**Records shown**
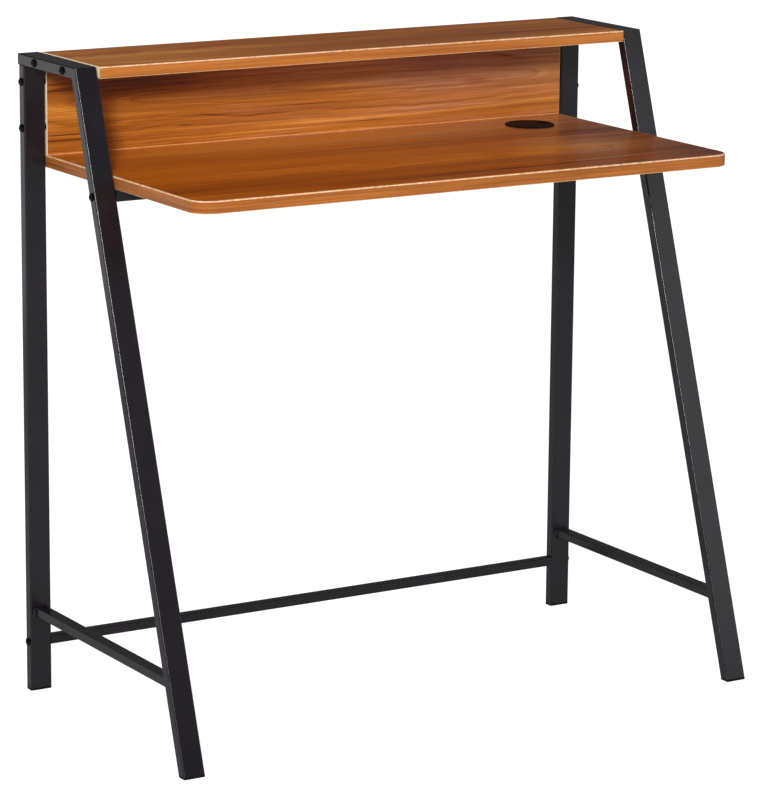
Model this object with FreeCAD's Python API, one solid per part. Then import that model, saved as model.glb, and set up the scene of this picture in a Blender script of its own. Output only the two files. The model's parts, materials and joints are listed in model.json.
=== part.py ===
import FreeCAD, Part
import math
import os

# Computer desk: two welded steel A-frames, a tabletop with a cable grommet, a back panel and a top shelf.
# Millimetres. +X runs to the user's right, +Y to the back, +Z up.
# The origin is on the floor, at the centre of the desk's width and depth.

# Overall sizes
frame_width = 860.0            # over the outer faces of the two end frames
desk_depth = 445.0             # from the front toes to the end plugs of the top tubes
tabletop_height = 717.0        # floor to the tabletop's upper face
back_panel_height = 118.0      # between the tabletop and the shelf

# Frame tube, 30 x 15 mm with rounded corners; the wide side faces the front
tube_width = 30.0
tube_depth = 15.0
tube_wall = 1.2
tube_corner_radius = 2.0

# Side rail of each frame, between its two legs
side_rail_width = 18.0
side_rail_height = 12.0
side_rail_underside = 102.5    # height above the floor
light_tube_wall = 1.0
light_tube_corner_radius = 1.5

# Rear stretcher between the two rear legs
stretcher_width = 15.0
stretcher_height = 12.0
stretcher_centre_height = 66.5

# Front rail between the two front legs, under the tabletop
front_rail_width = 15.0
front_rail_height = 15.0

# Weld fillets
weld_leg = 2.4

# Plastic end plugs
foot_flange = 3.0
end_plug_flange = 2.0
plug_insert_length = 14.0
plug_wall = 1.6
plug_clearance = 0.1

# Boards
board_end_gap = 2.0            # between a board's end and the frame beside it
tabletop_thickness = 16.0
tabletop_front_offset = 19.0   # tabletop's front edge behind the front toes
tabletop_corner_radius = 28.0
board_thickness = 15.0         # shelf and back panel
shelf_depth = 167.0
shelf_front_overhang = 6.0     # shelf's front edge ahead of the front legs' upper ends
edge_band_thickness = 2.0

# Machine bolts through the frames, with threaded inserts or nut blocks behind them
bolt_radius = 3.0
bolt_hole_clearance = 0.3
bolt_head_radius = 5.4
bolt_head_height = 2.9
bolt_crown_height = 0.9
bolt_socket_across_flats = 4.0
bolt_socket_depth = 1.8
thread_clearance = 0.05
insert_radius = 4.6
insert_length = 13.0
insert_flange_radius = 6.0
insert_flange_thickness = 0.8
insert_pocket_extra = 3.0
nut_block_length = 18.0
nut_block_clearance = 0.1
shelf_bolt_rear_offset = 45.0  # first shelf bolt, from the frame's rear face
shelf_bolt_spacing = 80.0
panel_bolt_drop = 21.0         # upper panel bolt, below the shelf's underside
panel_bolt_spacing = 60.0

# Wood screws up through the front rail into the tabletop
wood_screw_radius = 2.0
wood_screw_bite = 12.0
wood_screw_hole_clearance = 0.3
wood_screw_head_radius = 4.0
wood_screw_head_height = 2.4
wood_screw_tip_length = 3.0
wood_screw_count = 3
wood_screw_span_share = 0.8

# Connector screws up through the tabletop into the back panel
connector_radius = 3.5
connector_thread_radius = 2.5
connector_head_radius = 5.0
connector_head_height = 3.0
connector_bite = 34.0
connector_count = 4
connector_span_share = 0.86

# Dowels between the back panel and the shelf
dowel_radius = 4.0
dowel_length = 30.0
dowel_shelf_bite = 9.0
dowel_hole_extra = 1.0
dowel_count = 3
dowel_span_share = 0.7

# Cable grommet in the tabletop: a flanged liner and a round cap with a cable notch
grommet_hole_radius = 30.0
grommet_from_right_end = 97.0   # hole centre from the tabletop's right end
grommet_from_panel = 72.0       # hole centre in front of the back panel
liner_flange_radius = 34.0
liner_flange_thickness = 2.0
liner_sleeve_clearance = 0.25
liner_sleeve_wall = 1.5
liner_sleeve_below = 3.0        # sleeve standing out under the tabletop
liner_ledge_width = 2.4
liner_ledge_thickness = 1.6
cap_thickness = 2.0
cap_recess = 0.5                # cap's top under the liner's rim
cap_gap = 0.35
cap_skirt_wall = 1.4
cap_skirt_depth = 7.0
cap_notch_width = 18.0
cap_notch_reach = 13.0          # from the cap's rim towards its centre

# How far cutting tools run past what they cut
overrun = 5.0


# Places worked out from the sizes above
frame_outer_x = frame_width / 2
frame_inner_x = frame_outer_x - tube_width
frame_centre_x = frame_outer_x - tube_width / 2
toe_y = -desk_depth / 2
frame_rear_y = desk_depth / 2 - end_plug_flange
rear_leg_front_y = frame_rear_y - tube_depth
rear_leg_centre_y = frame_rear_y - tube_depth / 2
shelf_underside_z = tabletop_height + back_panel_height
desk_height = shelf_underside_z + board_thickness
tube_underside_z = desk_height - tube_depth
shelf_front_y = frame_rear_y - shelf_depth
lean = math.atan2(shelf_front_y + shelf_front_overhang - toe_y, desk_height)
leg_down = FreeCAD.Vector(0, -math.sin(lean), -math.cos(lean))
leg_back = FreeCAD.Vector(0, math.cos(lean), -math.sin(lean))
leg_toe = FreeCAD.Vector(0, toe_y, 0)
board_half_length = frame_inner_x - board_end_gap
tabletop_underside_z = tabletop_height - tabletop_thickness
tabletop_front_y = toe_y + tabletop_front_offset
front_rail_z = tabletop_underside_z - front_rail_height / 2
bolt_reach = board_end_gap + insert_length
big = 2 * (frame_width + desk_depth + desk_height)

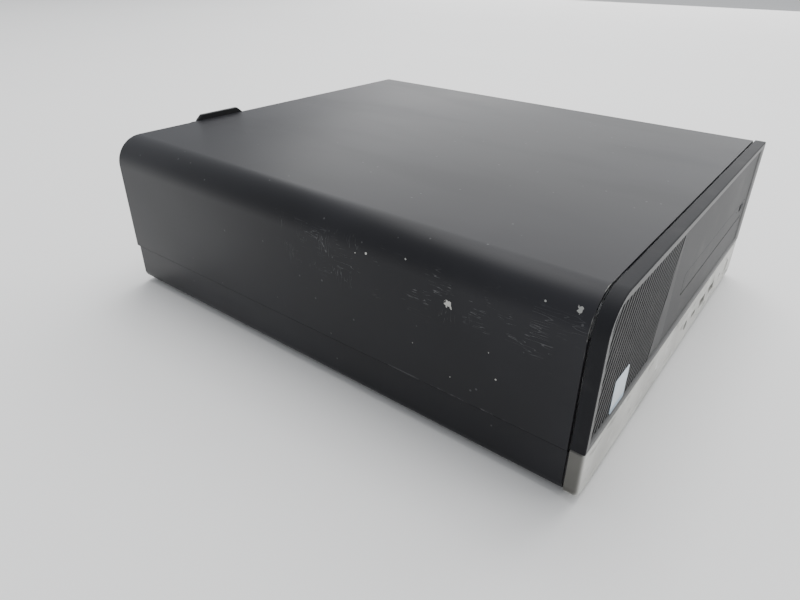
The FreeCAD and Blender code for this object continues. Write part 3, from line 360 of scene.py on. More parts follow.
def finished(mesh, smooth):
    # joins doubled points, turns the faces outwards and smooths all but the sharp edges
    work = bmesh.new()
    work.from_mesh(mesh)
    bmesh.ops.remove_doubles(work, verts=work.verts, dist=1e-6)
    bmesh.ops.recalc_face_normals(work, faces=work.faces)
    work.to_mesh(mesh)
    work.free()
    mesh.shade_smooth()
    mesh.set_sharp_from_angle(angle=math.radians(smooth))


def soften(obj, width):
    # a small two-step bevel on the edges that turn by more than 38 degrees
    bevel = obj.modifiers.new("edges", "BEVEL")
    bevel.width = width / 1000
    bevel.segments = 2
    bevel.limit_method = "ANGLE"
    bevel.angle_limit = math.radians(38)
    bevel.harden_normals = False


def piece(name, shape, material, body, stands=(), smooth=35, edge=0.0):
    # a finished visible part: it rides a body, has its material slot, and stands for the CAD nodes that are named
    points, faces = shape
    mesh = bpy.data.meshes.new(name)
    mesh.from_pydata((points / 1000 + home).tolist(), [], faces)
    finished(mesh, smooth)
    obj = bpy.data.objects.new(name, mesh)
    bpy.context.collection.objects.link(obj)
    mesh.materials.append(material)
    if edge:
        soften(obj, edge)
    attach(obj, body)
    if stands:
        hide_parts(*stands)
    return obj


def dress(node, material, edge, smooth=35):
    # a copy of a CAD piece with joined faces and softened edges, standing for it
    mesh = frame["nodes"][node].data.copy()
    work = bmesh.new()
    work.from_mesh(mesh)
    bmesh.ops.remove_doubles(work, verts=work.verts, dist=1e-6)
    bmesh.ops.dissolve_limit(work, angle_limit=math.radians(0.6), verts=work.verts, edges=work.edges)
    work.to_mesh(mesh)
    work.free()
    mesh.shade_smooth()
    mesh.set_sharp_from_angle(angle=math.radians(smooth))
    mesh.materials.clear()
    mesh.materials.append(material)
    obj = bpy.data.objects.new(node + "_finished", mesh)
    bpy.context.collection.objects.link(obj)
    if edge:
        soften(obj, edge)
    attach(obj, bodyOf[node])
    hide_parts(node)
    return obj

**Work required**
Copy the data above exactly. Every line must be included.

**Exercise answer**
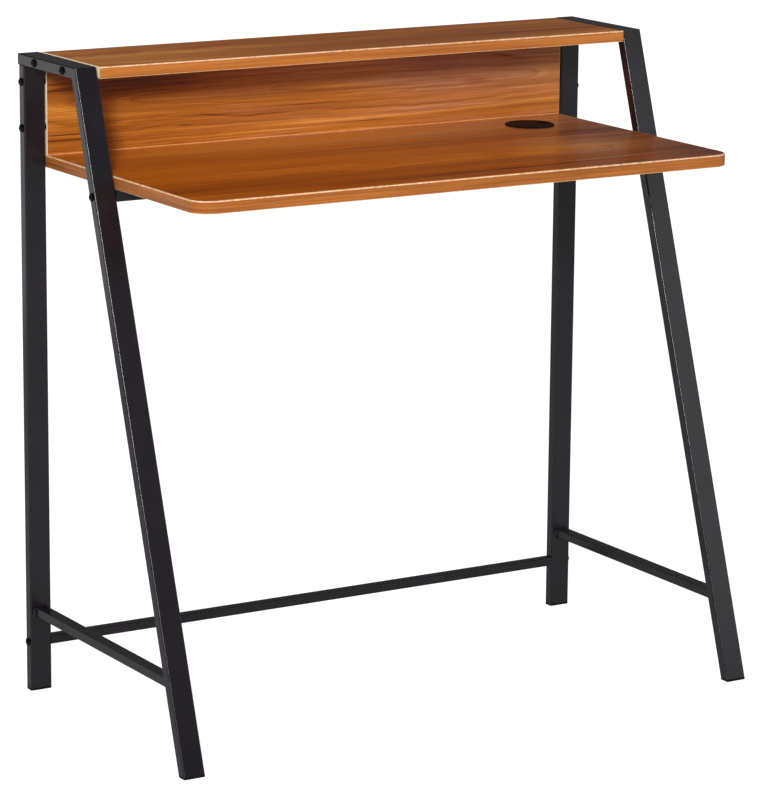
Model this object with FreeCAD's Python API, one solid per part. Then import that model, saved as model.glb, and set up the scene of this picture in a Blender script of its own. Output only the two files. The model's parts, materials and joints are listed in model.json.
=== part.py ===
import FreeCAD, Part
import math
import os

# Computer desk: two welded steel A-frames, a tabletop with a cable grommet, a back panel and a top shelf.
# Millimetres. +X runs to the user's right, +Y to the back, +Z up.
# The origin is on the floor, at the centre of the desk's width and depth.

# Overall sizes
frame_width = 860.0            # over the outer faces of the two end frames
desk_depth = 445.0             # from the front toes to the end plugs of the top tubes
tabletop_height = 717.0        # floor to the tabletop's upper face
back_panel_height = 118.0      # between the tabletop and the shelf

# Frame tube, 30 x 15 mm with rounded corners; the wide side faces the front
tube_width = 30.0
tube_depth = 15.0
tube_wall = 1.2
tube_corner_radius = 2.0

# Side rail of each frame, between its two legs
side_rail_width = 18.0
side_rail_height = 12.0
side_rail_underside = 102.5    # height above the floor
light_tube_wall = 1.0
light_tube_corner_radius = 1.5

# Rear stretcher between the two rear legs
stretcher_width = 15.0
stretcher_height = 12.0
stretcher_centre_height = 66.5

# Front rail between the two front legs, under the tabletop
front_rail_width = 15.0
front_rail_height = 15.0

# Weld fillets
weld_leg = 2.4

# Plastic end plugs
foot_flange = 3.0
end_plug_flange = 2.0
plug_insert_length = 14.0
plug_wall = 1.6
plug_clearance = 0.1

# Boards
board_end_gap = 2.0            # between a board's end and the frame beside it
tabletop_thickness = 16.0
tabletop_front_offset = 19.0   # tabletop's front edge behind the front toes
tabletop_corner_radius = 28.0
board_thickness = 15.0         # shelf and back panel
shelf_depth = 167.0
shelf_front_overhang = 6.0     # shelf's front edge ahead of the front legs' upper ends
edge_band_thickness = 2.0

# Machine bolts through the frames, with threaded inserts or nut blocks behind them
bolt_radius = 3.0
bolt_hole_clearance = 0.3
bolt_head_radius = 5.4
bolt_head_height = 2.9
bolt_crown_height = 0.9
bolt_socket_across_flats = 4.0
bolt_socket_depth = 1.8
thread_clearance = 0.05
insert_radius = 4.6
insert_length = 13.0
insert_flange_radius = 6.0
insert_flange_thickness = 0.8
insert_pocket_extra = 3.0
nut_block_length = 18.0
nut_block_clearance = 0.1
shelf_bolt_rear_offset = 45.0  # first shelf bolt, from the frame's rear face
shelf_bolt_spacing = 80.0
panel_bolt_drop = 21.0         # upper panel bolt, below the shelf's underside
panel_bolt_spacing = 60.0

# Wood screws up through the front rail into the tabletop
wood_screw_radius = 2.0
wood_screw_bite = 12.0
wood_screw_hole_clearance = 0.3
wood_screw_head_radius = 4.0
wood_screw_head_height = 2.4
wood_screw_tip_length = 3.0
wood_screw_count = 3
wood_screw_span_share = 0.8

# Connector screws up through the tabletop into the back panel
connector_radius = 3.5
connector_thread_radius = 2.5
connector_head_radius = 5.0
connector_head_height = 3.0
connector_bite = 34.0
connector_count = 4
connector_span_share = 0.86

# Dowels between the back panel and the shelf
dowel_radius = 4.0
dowel_length = 30.0
dowel_shelf_bite = 9.0
dowel_hole_extra = 1.0
dowel_count = 3
dowel_span_share = 0.7

# Cable grommet in the tabletop: a flanged liner and a round cap with a cable notch
grommet_hole_radius = 30.0
grommet_from_right_end = 97.0   # hole centre from the tabletop's right end
grommet_from_panel = 72.0       # hole centre in front of the back panel
liner_flange_radius = 34.0
liner_flange_thickness = 2.0
liner_sleeve_clearance = 0.25
liner_sleeve_wall = 1.5
liner_sleeve_below = 3.0        # sleeve standing out under the tabletop
liner_ledge_width = 2.4
liner_ledge_thickness = 1.6
cap_thickness = 2.0
cap_recess = 0.5                # cap's top under the liner's rim
cap_gap = 0.35
cap_skirt_wall = 1.4
cap_skirt_depth = 7.0
cap_notch_width = 18.0
cap_notch_reach = 13.0          # from the cap's rim towards its centre

# How far cutting tools run past what they cut
overrun = 5.0


# Places worked out from the sizes above
frame_outer_x = frame_width / 2
frame_inner_x = frame_outer_x - tube_width
frame_centre_x = frame_outer_x - tube_width / 2
toe_y = -desk_depth / 2
frame_rear_y = desk_depth / 2 - end_plug_flange
rear_leg_front_y = frame_rear_y - tube_depth
rear_leg_centre_y = frame_rear_y - tube_depth / 2
shelf_underside_z = tabletop_height + back_panel_height
desk_height = shelf_underside_z + board_thickness
tube_underside_z = desk_height - tube_depth
shelf_front_y = frame_rear_y - shelf_depth
lean = math.atan2(shelf_front_y + shelf_front_overhang - toe_y, desk_height)
leg_down = FreeCAD.Vector(0, -math.sin(lean), -math.cos(lean))
leg_back = FreeCAD.Vector(0, math.cos(lean), -math.sin(lean))
leg_toe = FreeCAD.Vector(0, toe_y, 0)
board_half_length = frame_inner_x - board_end_gap
tabletop_underside_z = tabletop_height - tabletop_thickness
tabletop_front_y = toe_y + tabletop_front_offset
front_rail_z = tabletop_underside_z - front_rail_height / 2
bolt_reach = board_end_gap + insert_length
big = 2 * (frame_width + desk_depth + desk_height)

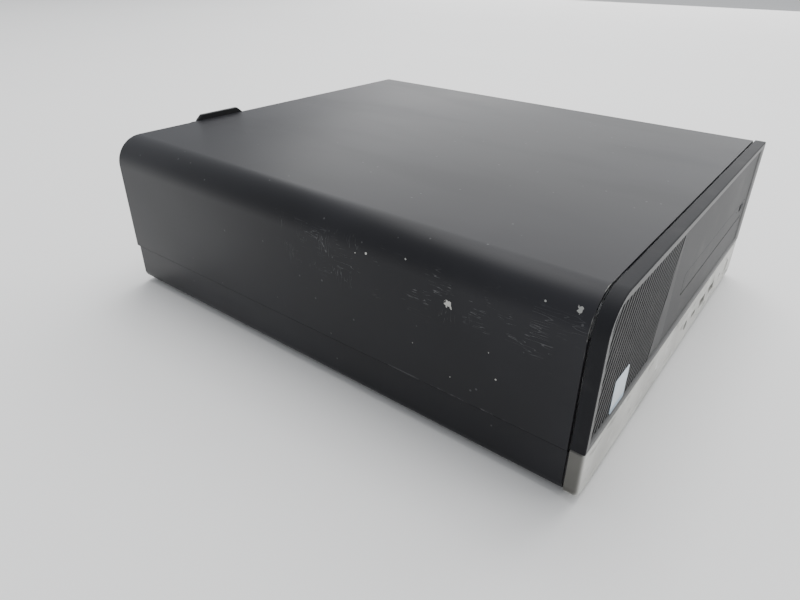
The FreeCAD and Blender code for this object continues. Write part 3, from line 360 of scene.py on. More parts follow.
def finished(mesh, smooth):
    # joins doubled points, turns the faces outwards and smooths all but the sharp edges
    work = bmesh.new()
    work.from_mesh(mesh)
    bmesh.ops.remove_doubles(work, verts=work.verts, dist=1e-6)
    bmesh.ops.recalc_face_normals(work, faces=work.faces)
    work.to_mesh(mesh)
    work.free()
    mesh.shade_smooth()
    mesh.set_sharp_from_angle(angle=math.radians(smooth))


def soften(obj, width):
    # a small two-step bevel on the edges that turn by more than 38 degrees
    bevel = obj.modifiers.new("edges", "BEVEL")
    bevel.width = width / 1000
    bevel.segments = 2
    bevel.limit_method = "ANGLE"
    bevel.angle_limit = math.radians(38)
    bevel.harden_normals = False


def piece(name, shape, material, body, stands=(), smooth=35, edge=0.0):
    # a finished visible part: it rides a body, has its material slot, and stands for the CAD nodes that are named
    points, faces = shape
    mesh = bpy.data.meshes.new(name)
    mesh.from_pydata((points / 1000 + home).tolist(), [], faces)
    finished(mesh, smooth)
    obj = bpy.data.objects.new(name, mesh)
    bpy.context.collection.objects.link(obj)
    mesh.materials.append(material)
    if edge:
        soften(obj, edge)
    attach(obj, body)
    if stands:
        hide_parts(*stands)
    return obj


def dress(node, material, edge, smooth=35):
    # a copy of a CAD piece with joined faces and softened edges, standing for it
    mesh = frame["nodes"][node].data.copy()
    work = bmesh.new()
    work.from_mesh(mesh)
    bmesh.ops.remove_doubles(work, verts=work.verts, dist=1e-6)
    bmesh.ops.dissolve_limit(work, angle_limit=math.radians(0.6), verts=work.verts, edges=work.edges)
    work.to_mesh(mesh)
    work.free()
    mesh.shade_smooth()
    mesh.set_sharp_from_angle(angle=math.radians(smooth))
    mesh.materials.clear()
    mesh.materials.append(material)
    obj = bpy.data.objects.new(node + "_finished", mesh)
    bpy.context.collection.objects.link(obj)
    if edge:
        soften(obj, edge)
    attach(obj, bodyOf[node])
    hide_parts(node)
    return obj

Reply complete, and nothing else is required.